Senator SCHOEPPEL. That is one of your major difficulties right now, is that not true?

Mr. McKISSICK. That is correct, Senator.

Senator SCHOEPPEL. It is your long-range program that you have to schedule your operations into, and the purchasing of your supplies. It is that uncertainty that contributes to your further demoralized condition as a whole?

Mr. McKISSICK. That is correct.

The CHAIRMAN. Have you ever estimated how long it took from the time you bought a bale of cotton until a man bought a shirt from that same bale of cotton in the store? If you buy a bale of cotton today you get it next month some time. You would use it to make goods for sale next fall.

Mr. McKISSICK. It would take nearly a year.

The CHAIRMAN. From the time you buy it until it becomes clothes on a man's back, or furniture covering to go on furniture, or draperies, or what have you, it would be 1 year from the time you bought that until you processed it.

Mr. McKISSICK. Yes. It goes through the mill, the bleachery, and so forth.

The CHAIRMAN. You are making goods now, for next year.

Mr. McKISSICK. That is right. This spring we should be selling goods going to the bleacher this fall to be made into goods next winter.

Uncertainty over what OPS might do next, over what new restrictions might be imposed, over whether ceilings-of-the-moment are going to be rolled back, over what new interpretations might be issued, any of which might affect prices, will obviously have a restraining influence on the normal pattern of buying, or to put it another way, a killing effect on sales. Need I add that sales are the life blood of any industry, needed to make work, wages, and earnings?

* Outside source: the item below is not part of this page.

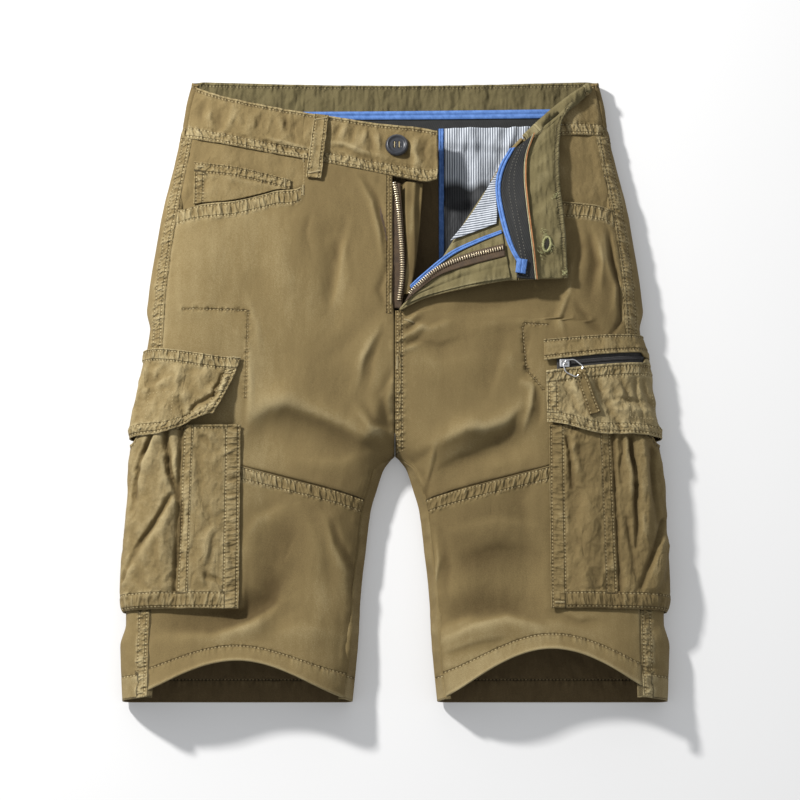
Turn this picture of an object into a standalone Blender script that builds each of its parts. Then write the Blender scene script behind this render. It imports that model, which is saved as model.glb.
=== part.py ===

Rumors, even though unfounded, about new ceilings, roll-back of old ceilings, tailored ceilings, more changes and more adjustments interfere disastrously with normal operations.

The CHAIRMAN. I have also heard the rumors coming out of OPS and I sincerely hope there will be no more. We have all heard them and it has upset everything. They were unnecessary but they have done damage.